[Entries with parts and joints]
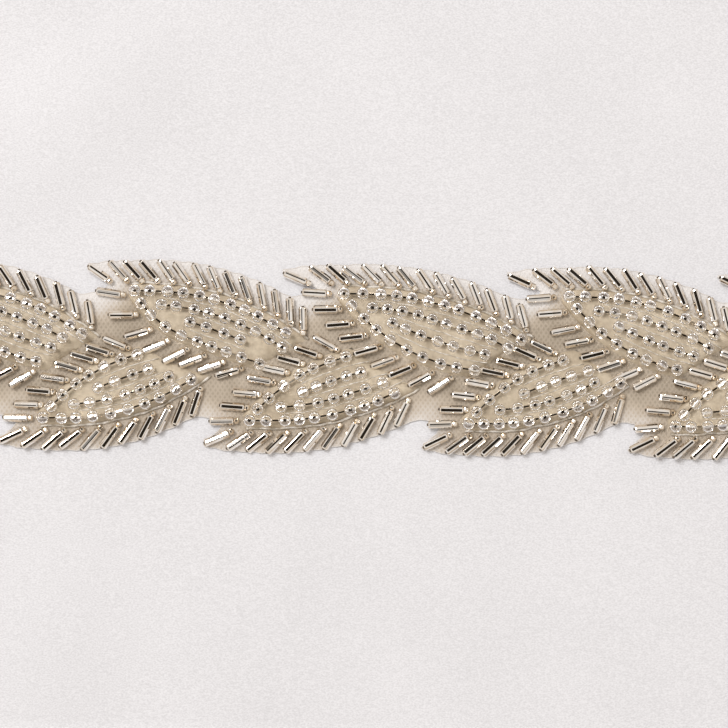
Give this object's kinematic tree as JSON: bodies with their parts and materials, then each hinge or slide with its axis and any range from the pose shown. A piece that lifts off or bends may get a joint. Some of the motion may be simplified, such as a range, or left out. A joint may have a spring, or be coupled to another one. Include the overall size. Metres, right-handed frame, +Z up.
{
  "type": "bridal sash",
  "caption": "Wide white satin bridal sash laid flat, with a braid of overlapping beaded leaves sewn along its middle on a net backing.",
  "frame": {"origin": "the middle of the sash's underside, on the surface that it lies on", "axes": "+X along the sash, the way the leaves point; +Y across it, towards the top edge of the picture; +Z up"},
  "size_m": [2.3, 0.208, 0.0056],
  "materials": {
    "satin": "white satin with a soft sheen",
    "net": "fine ivory net",
    "beaded_leaf": "silver-lined glass beads sewn over a cream pad",
    "leaf_pad": "smooth cream padding",
    "bead_glass": "clear glass",
    "bead_silver": "silver lining of a bead",
    "bead_champagne": "champagne seed bead",
    "thread": "white sewing thread"
  },
  "bodies": {
    "root": {"satin_band": "satin", "net_backing": "net", "leaf_upper_1": "beaded_leaf", "leaf_upper_2": "beaded_leaf", "leaf_upper_3": "beaded_leaf", "leaf_upper_4": "beaded_leaf", "leaf_upper_5": "beaded_leaf", "leaf_upper_6": "beaded_leaf", "leaf_upper_7": "beaded_leaf", "leaf_upper_8": "beaded_leaf", "leaf_lower_1": "beaded_leaf", "leaf_lower_2": "beaded_leaf", "leaf_lower_3": "beaded_leaf", "leaf_lower_4": "beaded_leaf", "leaf_lower_5": "beaded_leaf", "leaf_lower_6": "beaded_leaf", "leaf_lower_7": "beaded_leaf", "leaf_lower_8": "beaded_leaf"}
  },
  "joints": []
}
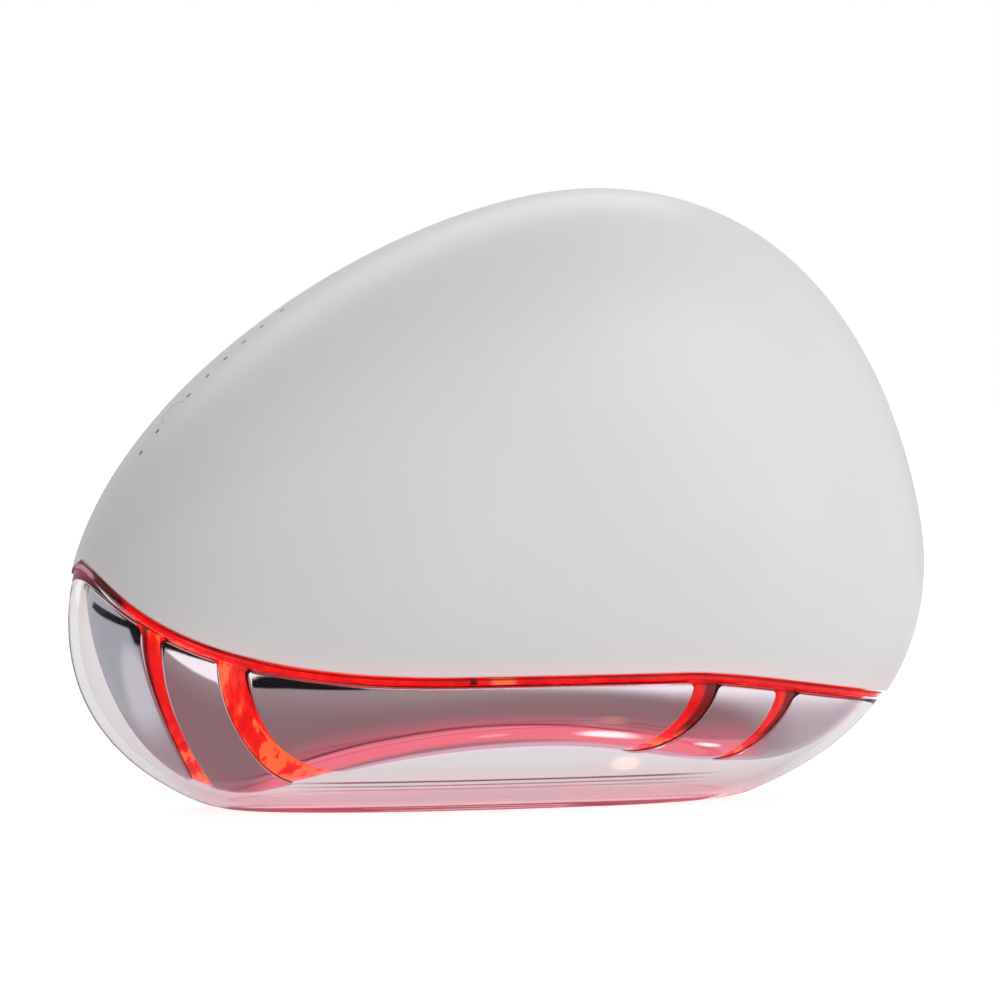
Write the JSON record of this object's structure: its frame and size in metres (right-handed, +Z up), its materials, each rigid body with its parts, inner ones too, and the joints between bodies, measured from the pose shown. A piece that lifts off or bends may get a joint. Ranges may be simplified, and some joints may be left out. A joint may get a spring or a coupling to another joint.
{
  "type": "facial massager",
  "caption": "Palm-held EMS and red-light facial massager: pearl shell, chrome electrode plates parted by glowing red grooves, standing in its clear cover",
  "frame": {"origin": "centre of the flat base of the clear cover, on the table", "axes": "+X runs along the length of the pebble to the charging port, -Y is the front face, +Z is up"},
  "size_m": [0.102, 0.041, 0.0708],
  "materials": {
    "pearl_shell": "satin",
    "mirror_chrome": "polished",
    "red_guide": "polished",
    "clear_cover": "polished",
    "black_seal": "matte",
    "dark_plastic": "matte",
    "steel": "satin",
    "board": "satin",
    "cell_foil": "satin",
    "gold_pins": "polished",
    "lamps": "gloss",
    "white_board": "satin"
  },
  "bodies": {
    "cover": {"clear_cover": "clear_cover"},
    "device": {"front_shell": "pearl_shell", "rear_shell": "pearl_shell", "head_gasket": "black_seal", "head_ring": "dark_plastic", "light_ring": "red_guide", "light_guide": "red_guide", "left_end_electrode": "mirror_chrome", "left_electrode": "mirror_chrome", "centre_electrode": "mirror_chrome", "right_electrode": "mirror_chrome", "right_end_electrode": "mirror_chrome", "indicator_pips": "dark_plastic", "power_switch": "dark_plastic", "mode_switch": "dark_plastic", "button_boards": "board", "charge_socket": "steel", "charge_board": "board", "chassis": "dark_plastic", "chassis_screws": "steel", "main_board": "board", "battery": "cell_foil", "battery_pad": "black_seal", "led_board": "white_board", "red_leds": "lamps", "contact_pins": "gold_pins", "vibration_motor": "steel"},
    "power_button": {"power_button": "pearl_shell"},
    "mode_button": {"mode_button": "pearl_shell"},
    "rotor": {"motor_shaft": "steel", "motor_weight": "steel"}
  },
  "joints": [
    {"name": "device_lift", "type": "slide", "parent": "cover", "child": "device", "axis": [0, 0, 1], "range_m": [0, 0.045]},
    {"name": "power_press", "type": "slide", "parent": "device", "child": "power_button", "axis": [0.5301, 0.0153, -0.8478], "range_m": [0, 0.0004], "stiffness_N_per_m": 600},
    {"name": "mode_press", "type": "slide", "parent": "device", "child": "mode_button", "axis": [0.7243, 0.178, -0.6662], "range_m": [0, 0.0004], "stiffness_N_per_m": 600},
    {"name": "motor_turn", "type": "hinge", "parent": "device", "child": "rotor", "pos_m": [-0.012, -0.008, 0.0236], "axis": [1, 0, 0], "continuous": true}
  ]
}
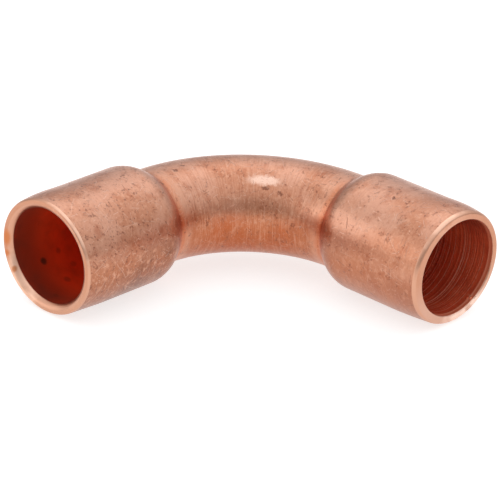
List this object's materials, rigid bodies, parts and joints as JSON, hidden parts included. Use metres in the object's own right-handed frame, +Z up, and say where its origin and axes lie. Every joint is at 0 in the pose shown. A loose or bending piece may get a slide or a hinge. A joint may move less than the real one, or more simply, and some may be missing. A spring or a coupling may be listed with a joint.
{
  "type": "pipe elbow",
  "caption": "Long-radius 90 degree copper elbow with a solder socket at each end, joining two tubes of one size at a right angle.",
  "frame": {"origin": "centre of the left socket's stop, on the socket's axis, where the end of a fitted tube seats", "axes": "the left mouth faces -Y, the right mouth faces +X, and both axes lie in the plane z = 0 with +Z up"},
  "size_m": [0.0335, 0.0335, 0.0118],
  "materials": {
    "copper": "satin drawn copper, with bright machined mouths"
  },
  "bodies": {
    "root": {"bend": "copper", "left_cup": "copper", "right_cup": "copper"}
  },
  "joints": []
}
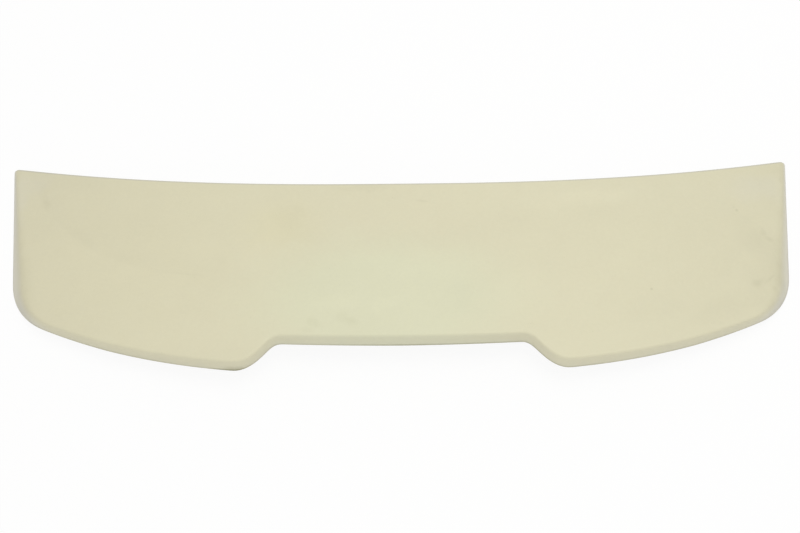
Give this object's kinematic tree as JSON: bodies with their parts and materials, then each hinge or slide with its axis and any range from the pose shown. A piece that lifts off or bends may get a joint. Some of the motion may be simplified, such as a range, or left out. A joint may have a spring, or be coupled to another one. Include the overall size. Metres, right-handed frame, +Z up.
{
  "type": "roof spoiler",
  "caption": "Wide one-piece moulded roof spoiler: crowned top, thin bowed front edge, drafted rear lip with a lamp notch between two lobes, hollow ribbed underside.",
  "frame": {"origin": "under the middle of the part's overall box, on the plane that the two flank lands rest on", "axes": "+X across the car along the spoiler's length, +Y towards the front of the car, +Z up"},
  "size_m": [1.1974, 0.3616, 0.0578],
  "materials": {
    "raw_polyurethane": "unpainted cream polyurethane straight from the mould, satin, faintly mottled, with light smudges and fine marks"
  },
  "bodies": {
    "root": {"spoiler_shell": "raw_polyurethane"}
  },
  "joints": []
}
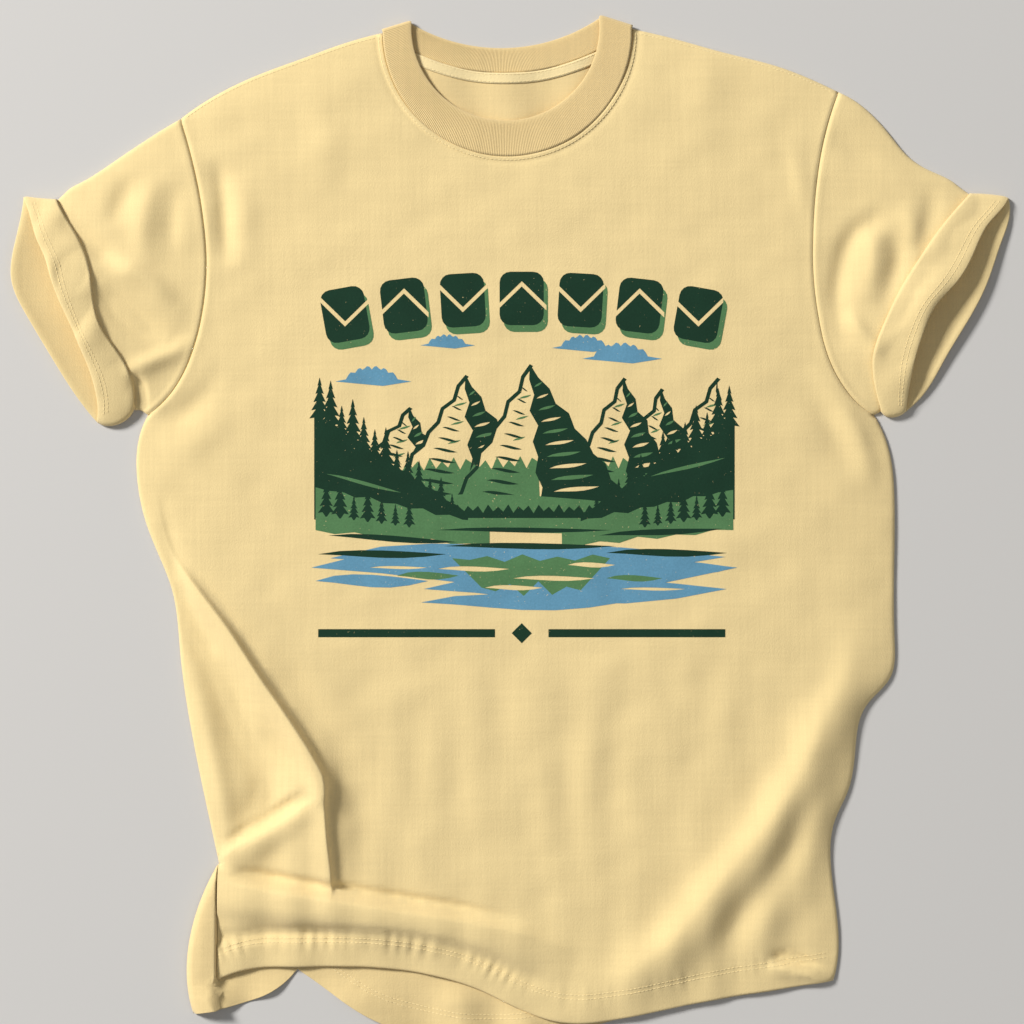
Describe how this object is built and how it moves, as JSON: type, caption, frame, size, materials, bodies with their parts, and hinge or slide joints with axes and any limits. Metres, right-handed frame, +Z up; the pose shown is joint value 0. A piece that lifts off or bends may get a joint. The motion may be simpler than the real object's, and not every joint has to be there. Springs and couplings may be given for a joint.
{
  "type": "short-sleeved crew-neck t-shirt",
  "caption": "Short-sleeved crew-neck cotton T-shirt lying face up with turned-up sleeves, a rumpled hem and a mountain lake chest print.",
  "frame": {"origin": "under the middle of the shirt's outline, on the surface it lies on", "axes": "+X to the right of someone looking down at the chest, +Y towards the collar, +Z up from the surface"},
  "size_m": [0.7466, 0.7682, 0.0123],
  "materials": {
    "jersey": "garment-dyed cotton jersey, pale yellow",
    "rib_knit": "one-by-one cotton rib, pale yellow",
    "twill_tape": "woven cotton tape, pale yellow",
    "sewing_thread": "spun cotton thread, pale yellow",
    "ink_dark_green": "matt screen-print ink, dark green",
    "ink_mid_green": "matt screen-print ink, mid green",
    "ink_blue": "matt screen-print ink, blue"
  },
  "bodies": {
    "root": {"front_panel": "jersey", "back_panel": "jersey", "left_sleeve": "jersey", "right_sleeve": "jersey", "collar_rib": "rib_knit", "neck_tape": "twill_tape", "left_shoulder_tape": "twill_tape", "right_shoulder_tape": "twill_tape", "collar_topstitch": "sewing_thread", "neck_seam_thread": "sewing_thread", "neck_tape_stitching": "sewing_thread", "left_armhole_seam_thread": "sewing_thread", "right_armhole_seam_thread": "sewing_thread", "left_shoulder_stitching": "sewing_thread", "right_shoulder_stitching": "sewing_thread", "left_side_seam_thread": "sewing_thread", "right_side_seam_thread": "sewing_thread", "front_hem_stitching": "sewing_thread", "back_hem_stitching": "sewing_thread", "left_sleeve_hem_stitching": "sewing_thread", "right_sleeve_hem_stitching": "sewing_thread", "print_dark_green": "ink_dark_green", "print_mid_green": "ink_mid_green", "print_blue": "ink_blue"}
  },
  "joints": []
}
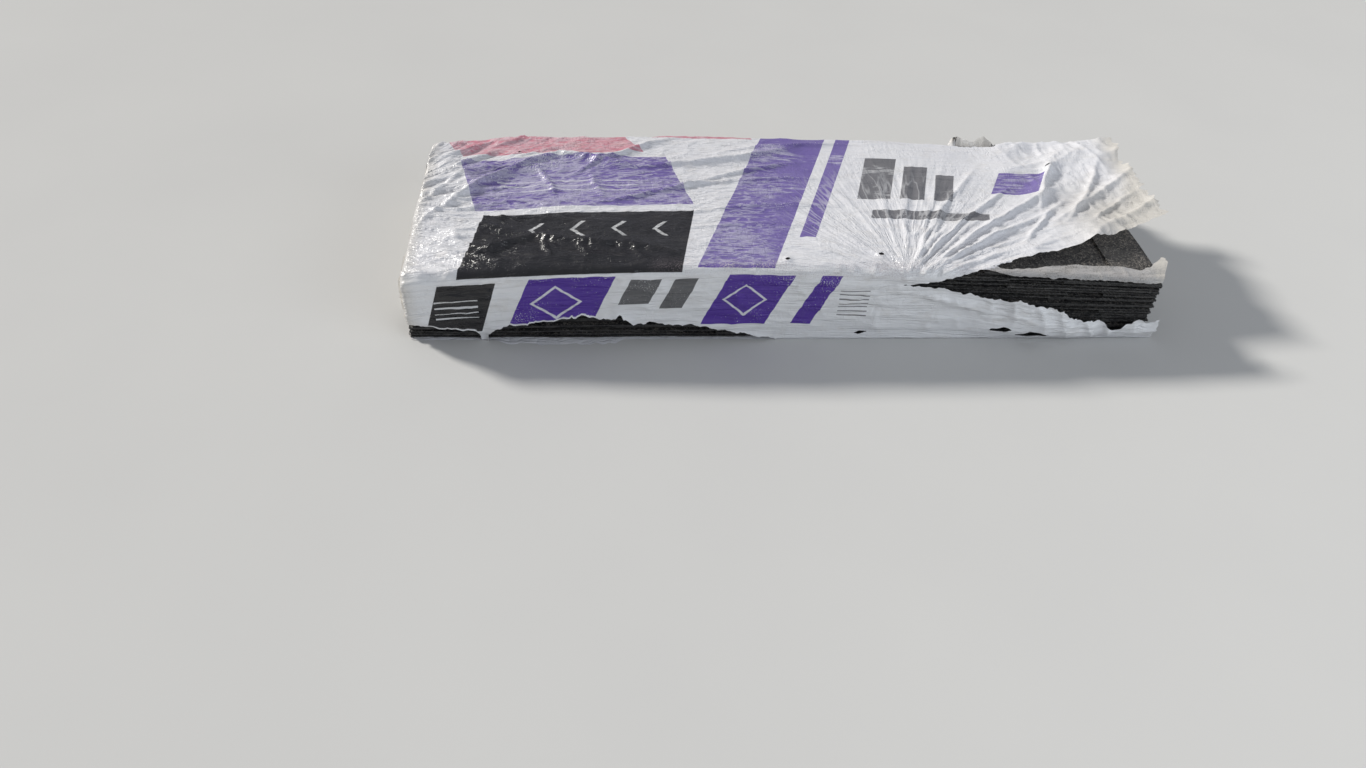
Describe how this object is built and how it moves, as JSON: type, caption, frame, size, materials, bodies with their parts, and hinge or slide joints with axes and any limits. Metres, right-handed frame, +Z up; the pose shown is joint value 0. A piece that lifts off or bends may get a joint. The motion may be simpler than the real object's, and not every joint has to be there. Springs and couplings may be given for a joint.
{
  "type": "asphalt shingle bundle",
  "caption": "Bundle of laminated asphalt roof shingles, stacked face to face in a plastic film wrapper that is torn along its front and open at one end.",
  "frame": {"origin": "on the ground under the middle of the stack of shingles, in the plane that the film rests on", "axes": "+X along the bundle from its closed end to its torn open end, +Y from its front to its back, +Z up through the stack"},
  "size_m": [1.0568, 0.3466, 0.1306],
  "materials": {
    "shingle": "mineral granules on asphalt, rough, near black",
    "film": "thin white printed plastic film, creased, with a low gloss"
  },
  "bodies": {
    "root": {"shingle_01": "shingle", "shingle_02": "shingle", "shingle_03": "shingle", "shingle_04": "shingle", "shingle_05": "shingle", "shingle_06": "shingle", "shingle_07": "shingle", "shingle_08": "shingle", "shingle_09": "shingle", "shingle_10": "shingle", "shingle_11": "shingle", "shingle_12": "shingle", "shingle_13": "shingle", "shingle_14": "shingle", "shingle_15": "shingle", "shingle_16": "shingle", "shingle_17": "shingle", "shingle_18": "shingle", "shingle_19": "shingle", "shingle_20": "shingle", "shingle_21": "shingle", "shingle_22": "shingle", "wrapper": "film"}
  },
  "joints": []
}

Problem to solve —
In the listing, find all lines with the string "between" and copy them.

Result of the exercise —
Write the JSON record of this object's structure: its frame and size in metres (right-handed, +Z up), its materials, each rigid body with its parts, inner ones too, and the joints between bodies, measured from the pose shown. A piece that lifts off or bends may get a joint. Ranges may be simplified, and some joints may be left out. A joint may get a spring or a coupling to another joint.
  "caption": "Wide one-piece moulded roof spoiler: crowned top, thin bowed front edge, drafted rear lip with a lamp notch between two lobes, hollow ribbed underside.",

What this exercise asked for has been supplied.